Photo: Denise Seah of Mystic Mom’s Paranormal team. Photo Denise Seah.
WANT TO HUNT FOR GHOSTS?
By Sue Reames
This time of the year thoughts turn to pumpkins, falling leaves, cooler temperatures, candy corn … and hauntings. I grew up convinced I had seen a ghost in my parents’ home. (It waved at me.) Today, after participating in “ghost hunts,” meeting seasoned expert paranormal investigators and learning from them and their friends has been eye-opening and mind-blowing. For example, I have been tapped on the arm by child spirits at Belvoir Winery in Liberty and caught amazing images on camera. At Shawnee Indian Mission I listened to a full-on “spirit box” conversation between one of my friends and the ghosts of French soldiers who had been stationed on the site!
Browsing the internet for local paranormal investigations, I happened upon the name of a local paranormal research team: Mystic Mom’s Paranormal. I couldn’t resist the opportunity to chat with researcher, Denise Seah.
Seah is founder of Mystic Mom’s Paranormal Team. She grew up near Unity Village in a haunted house where her family experienced paranormal events. She always had a deep fascination with history, especially the Civil War and Victorian eras. It seemed natural that she would enter the field of paranormal research. She was featured on “My Ghost Story” on the Biography network.
When asked about her experiences leading ghost hunting tours of the Wornall and Majors homes, Seah said that both locations have multiple layers and textures of paranormal activity connected to the Kansas City area. “Ghosts and spirits are everywhere,” Seah states firmly. “We just can’t always see them.” Offering tours of these sites allows participants to see them as beloved homes whose ghostly residents do not want to leave.
She is quick to point out that research is a key element of paranormal investigations. It is important to have a list of names of previous residents as well as knowledge of how they lived and died. Checking local records, deeds and newspaper clippings gives investigators tools to address the spirits encountered in an investigation.
Seah says that many paranormal researchers get involved because of the historical aspect and they work for the preservation of historical buildings. They continue their quests via public tours to share the history of such sites and to raise funds for maintenance and restoration. Examples of this are Belvoir Winery/Odd Fellows Home in Liberty and the John Wornall House. Some researchers are investing their own money by purchasing similar locations to prevent their destruction.

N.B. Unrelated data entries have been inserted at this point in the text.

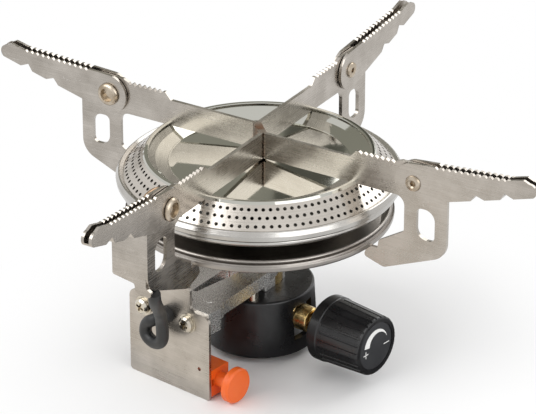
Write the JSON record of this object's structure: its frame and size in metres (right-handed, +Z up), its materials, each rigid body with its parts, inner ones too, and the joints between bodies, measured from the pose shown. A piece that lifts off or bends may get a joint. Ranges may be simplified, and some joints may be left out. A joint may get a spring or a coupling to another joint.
{
  "type": "cartridge-top camping stove",
  "caption": "Screw-on gas camping stove with a round perforated burner head, folding pot arms, side knob and push-button igniter.",
  "frame": {"origin": "on the burner axis, in the plane of the igniter plate's lower edge", "axes": "+Z up along the burner axis; one pot arm along each of +X, +Y, -X and -Y; knob near +X, igniter plate near -Y"},
  "size_m": [0.2424, 0.2422, 0.101],
  "materials": {
    "stainless_sheet": "satin, lightly scratched",
    "arm_sheet": "satin, lightly scratched",
    "polished_steel": "polished",
    "burner_sheet": "satin",
    "rivet_steel": "bright",
    "cast_zinc": "cast, tumbled",
    "brass": "turned",
    "black_plastic": "satin",
    "dial_plastic": "satin",
    "black_rubber": "matt",
    "lead_cover": "satin sleeve",
    "ceramic": "glazed",
    "electrode_steel": "heat tinted",
    "orange_plastic": "satin",
    "spring_steel": "drawn wire"
  },
  "bodies": {
    "stove": {"left_pot_support": "stainless_sheet", "right_pot_support": "stainless_sheet", "pivot_rivets": "rivet_steel", "burner_dish": "polished_steel", "flame_band": "burner_sheet", "burner_bowl": "burner_sheet", "burner_tray": "burner_sheet", "tray_collar": "brass", "mixing_tube": "burner_sheet", "support_frame": "cast_zinc", "frame_posts": "rivet_steel", "valve_cup": "black_plastic", "valve_body": "brass", "cartridge_seal": "black_rubber", "valve_pin": "rivet_steel", "gas_jet": "brass", "jet_filter": "brass", "gland_nut": "brass", "spindle_seal": "black_rubber", "igniter_plate": "stainless_sheet", "plate_screws": "rivet_steel", "screw_washers": "rivet_steel", "lead_grommet": "black_rubber", "ignition_lead": "lead_cover", "ceramic_insulator": "ceramic", "electrode_wire": "electrode_steel", "igniter_housing": "orange_plastic", "igniter_spring": "spring_steel", "piezo_element": "black_plastic"},
    "right_arm": {"right_arm": "arm_sheet"},
    "back_arm": {"back_arm": "arm_sheet"},
    "left_arm": {"left_arm": "arm_sheet"},
    "front_arm": {"front_arm": "arm_sheet"},
    "knob": {"control_knob": "black_plastic", "knob_dial": "dial_plastic", "valve_spindle": "brass"},
    "button": {"igniter_button": "orange_plastic"}
  },
  "joints": [
    {"name": "right_arm_hinge", "type": "hinge", "parent": "stove", "child": "right_arm", "pos_m": [0.07, -0.003, 0.088], "axis": [0, -1, 0], "range_deg": [0, 160]},
    {"name": "back_arm_hinge", "type": "hinge", "parent": "stove", "child": "back_arm", "pos_m": [-0.003, 0.07, 0.088], "axis": [1, 0, 0], "range_deg": [0, 160]},
    {"name": "left_arm_hinge", "type": "hinge", "parent": "stove", "child": "left_arm", "pos_m": [-0.07, 0.003, 0.088], "axis": [0, 1, 0], "range_deg": [0, 160]},
    {"name": "front_arm_hinge", "type": "hinge", "parent": "stove", "child": "front_arm", "pos_m": [0.003, -0.07, 0.088], "axis": [-1, 0, 0], "range_deg": [0, 160]},
    {"name": "knob_turn", "type": "hinge", "parent": "stove", "child": "knob", "pos_m": [0.03956, -0.00591, 0.017], "axis": [0.989, -0.1478, 0], "range_deg": [0, 720]},
    {"name": "button_press", "type": "slide", "parent": "stove", "child": "button", "axis": [-0.989, 0.1478, 0], "range_m": [0, 0.005], "stiffness_N_per_m": 1500, "springref_m": -0.001, "deforming": ["igniter_spring"]}
  ]
}
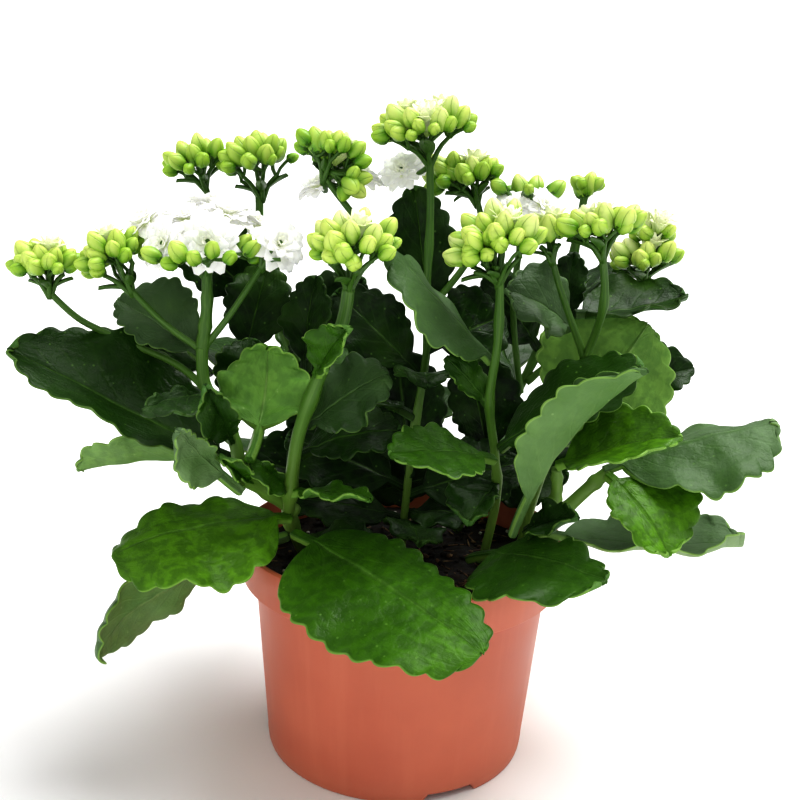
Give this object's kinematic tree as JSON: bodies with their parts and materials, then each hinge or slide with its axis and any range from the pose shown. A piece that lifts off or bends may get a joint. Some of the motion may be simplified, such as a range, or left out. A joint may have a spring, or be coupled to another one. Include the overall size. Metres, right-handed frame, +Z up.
{
  "type": "potted kalanchoe plant",
  "caption": "bushy succulent houseplant with scalloped fleshy leaves, clusters of flower buds and double blooms on upright stalks, growing in a plain round nursery pot with a stepped collar",
  "frame": {"origin": "on the floor, in the middle of the pot's round foot, which is also the middle of the plant's spread", "axes": "+X to the plant's right as it faces the viewer, +Y to its back, +Z up; the widest spread of the leaves is along X"},
  "size_m": [0.2609, 0.1888, 0.2374],
  "materials": {
    "pot_plastic": "satin",
    "peat": "matte",
    "stem": "satin",
    "foliage": "satin",
    "blossom": "matte"
  },
  "bodies": {
    "root": {"pot": "pot_plastic", "potting_soil": "peat", "shoot_left": "stem", "shoot_centre": "stem", "shoot_centre_right": "stem", "shoot_right": "stem", "shoot_right_low": "stem", "shoot_back_left": "stem", "shoot_back_right": "stem", "leaf_left_long": "foliage", "leaf_left_behind": "foliage", "leaf_front_left": "foliage", "leaf_low_left": "foliage", "leaf_front_centre": "foliage", "leaf_front_right": "foliage", "leaf_right_low": "foliage", "leaf_right_ribbed": "foliage", "leaf_right_drooping": "foliage", "leaf_right_bright": "foliage", "leaf_right_folded": "foliage", "leaf_right_scalloped": "foliage", "leaf_centre_front": "foliage", "leaf_right_upper": "foliage", "leaf_right_top": "foliage", "leaf_right_back": "foliage", "leaf_centre_right": "foliage", "leaf_back_right_top": "foliage", "leaf_centre_grey": "foliage", "leaf_back_upright": "foliage", "leaf_left_rolled": "foliage", "leaf_left_rolled_behind": "foliage", "leaf_centre_rolled": "foliage", "leaf_dark_left": "foliage", "leaf_dark_back_left": "foliage", "leaf_dark_centre_left": "foliage", "leaf_centre_upper": "foliage", "leaf_centre_large": "foliage", "leaf_centre_small": "foliage", "leaf_left_upright": "foliage", "leaf_left_dark_small": "foliage", "leaf_left_dull": "foliage", "leaf_left_grey": "foliage", "leaf_right_rim": "foliage", "leaf_back_left_low": "foliage", "leaf_back_right_low": "foliage", "head_far_left": "blossom", "head_left": "blossom", "head_left_white": "blossom", "head_left_inner": "blossom", "head_back_left": "blossom", "head_back_centre": "blossom", "head_top": "blossom", "head_back_right": "blossom", "head_back_far_right": "blossom", "head_front": "blossom", "head_front_right": "blossom", "head_right_inner": "blossom", "head_right": "blossom", "head_right_low": "blossom", "head_far_back": "blossom"}
  },
  "joints": []
}
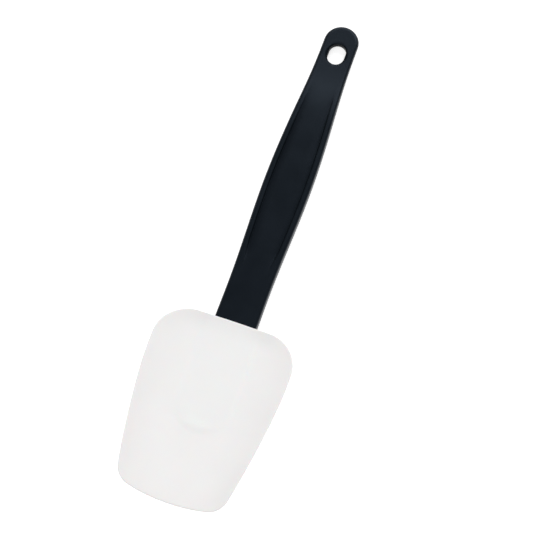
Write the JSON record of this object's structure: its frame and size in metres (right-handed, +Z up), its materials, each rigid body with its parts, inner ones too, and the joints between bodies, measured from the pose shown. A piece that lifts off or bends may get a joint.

Asked for advice on hunting for ghosts, she recommends first participating in a tour with
an educated and conscientious guide and adds “When doing a tour, be very careful not to taunt
the spirits. Offer a level of respect for those unseen residents.” Cemeteries tend to be the most haunted locations, but the peacefulness of such locations may attract spirits who search for rest.
“I never reveal the locations of haunted cemeteries,” she says. “If you want to investigate a
cemetery, do not taunt the spirits. Instead, show respect for them and show respect for the living
family members whose loved ones are buried there.”

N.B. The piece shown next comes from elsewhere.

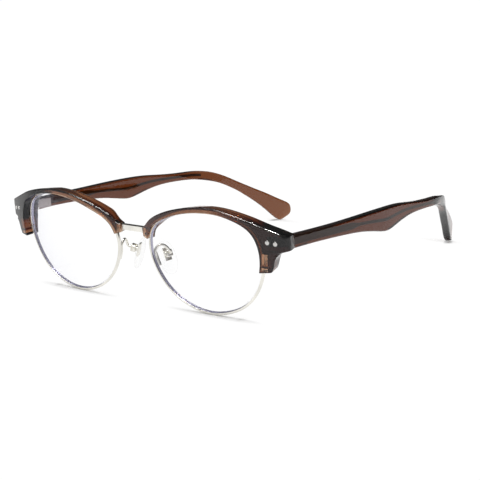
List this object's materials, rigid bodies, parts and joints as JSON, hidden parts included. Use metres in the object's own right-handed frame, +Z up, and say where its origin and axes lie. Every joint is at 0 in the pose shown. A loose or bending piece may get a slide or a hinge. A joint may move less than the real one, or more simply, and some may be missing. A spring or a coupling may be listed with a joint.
{
  "type": "eyeglasses",
  "caption": "Semi-rimless browline eyeglasses: translucent brow pieces over thin metal rims, clear lenses, riveted endpieces, folding temples with wire cores, adjustable nose pads on arms",
  "frame": {"origin": "middle of the bounding box in X and Y, at the height of the table the rims and temple tips stand on", "axes": "+Y to the back along the temples, +X to the wearer's left, +Z up; the front faces -Y"},
  "size_m": [0.1398, 0.1416, 0.0393],
  "materials": {
    "brown_acetate": "polished translucent brown crystal acetate",
    "silver_metal": "satin silver with a faint champagne tone",
    "clear_lens": "clear, coated, polished edge in the rim groove",
    "clear_silicone": "clear soft silicone"
  },
  "bodies": {
    "front": {"bridge": "silver_metal", "brow_left": "brown_acetate", "rim_left": "silver_metal", "lens_left": "clear_lens", "closing_block_upper_left": "silver_metal", "closing_block_lower_left": "silver_metal", "closing_screw_left": "silver_metal", "brow_screw_left": "silver_metal", "front_hinge_leaf_left": "silver_metal", "hinge_screw_left": "silver_metal", "stud_outer_left": "silver_metal", "stud_inner_left": "silver_metal", "pad_arm_left": "silver_metal", "pad_box_left": "silver_metal", "pad_screw_left": "silver_metal", "brow_right": "brown_acetate", "rim_right": "silver_metal", "lens_right": "clear_lens", "closing_block_upper_right": "silver_metal", "closing_block_lower_right": "silver_metal", "closing_screw_right": "silver_metal", "brow_screw_right": "silver_metal", "front_hinge_leaf_right": "silver_metal", "hinge_screw_right": "silver_metal", "stud_outer_right": "silver_metal", "stud_inner_right": "silver_metal", "pad_arm_right": "silver_metal", "pad_box_right": "silver_metal", "pad_screw_right": "silver_metal"},
    "temple_left": {"temple_left": "brown_acetate", "temple_hinge_leaf_left": "silver_metal", "core_wire_left": "silver_metal"},
    "pad_left": {"nose_pad_left": "clear_silicone", "pad_insert_left": "silver_metal"},
    "temple_right": {"temple_right": "brown_acetate", "temple_hinge_leaf_right": "silver_metal", "core_wire_right": "silver_metal"},
    "pad_right": {"nose_pad_right": "clear_silicone", "pad_insert_right": "silver_metal"}
  },
  "joints": [
    {"name": "temple_hinge_left", "type": "hinge", "parent": "front", "child": "temple_left", "pos_m": [0.06291, -0.05935, 0.02886], "axis": [0, 0.0523, 0.9986], "range_deg": [0, 82]},
    {"name": "temple_hinge_right", "type": "hinge", "parent": "front", "child": "temple_right", "pos_m": [-0.06291, -0.05935, 0.02886], "axis": [0, -0.0523, -0.9986], "range_deg": [0, 68]},
    {"name": "pad_pivot_left", "type": "hinge", "parent": "front", "child": "pad_left", "pos_m": [0.00896, -0.05898, 0.01777], "axis": [-0.3771, -0.9159, -0.1373], "range_deg": [-10, 10]},
    {"name": "pad_pivot_right", "type": "hinge", "parent": "front", "child": "pad_right", "pos_m": [-0.00896, -0.05898, 0.01777], "axis": [0.3771, -0.9159, -0.1373], "range_deg": [-10, 10]}
  ]
}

She is often asked if she offers to help spirits “cross over.” She uses a spirit box, a device
which scans the airways at high speeds. Spirits can manipulate the words and phrases picked up
on the device and talk through it to the researcher. If Seah hears a plea for help on the device, she
stops and prays for the one who is asking. She does not urge them to “go toward the light” or “to
cross over” unless the spirit requests it. She believes that God has provided all humanity with
free will, and it is possible that the spirits have made a choice to stay beyond their death. “Ghosts
don’t wear watches,” she points out. In other words, spirits may not know how long they have
been in a location…nor care.
While it is important to research a site before investigating, Seah emphasizes that it is important to arm yourself with a peaceful, centered attitude as protection from harmful spirits. It is a lesson she learned the hard way on an investigation in California. “I’d had a bad day and, standing in the known vortex of spirit activities below decks, I challenged the spirits to give me an experience I would never forget. What happened was witnessed and caught on film.” [The episode is available on the internet: “My Ghost Story”, season 6 episode #72, “History Never Dies”.] She continues, “After that horrible incident, my health began to deteriorate and it was more than five years before I was back to normal. Whatever that spirit was, it still nudges me to this day. So be careful.”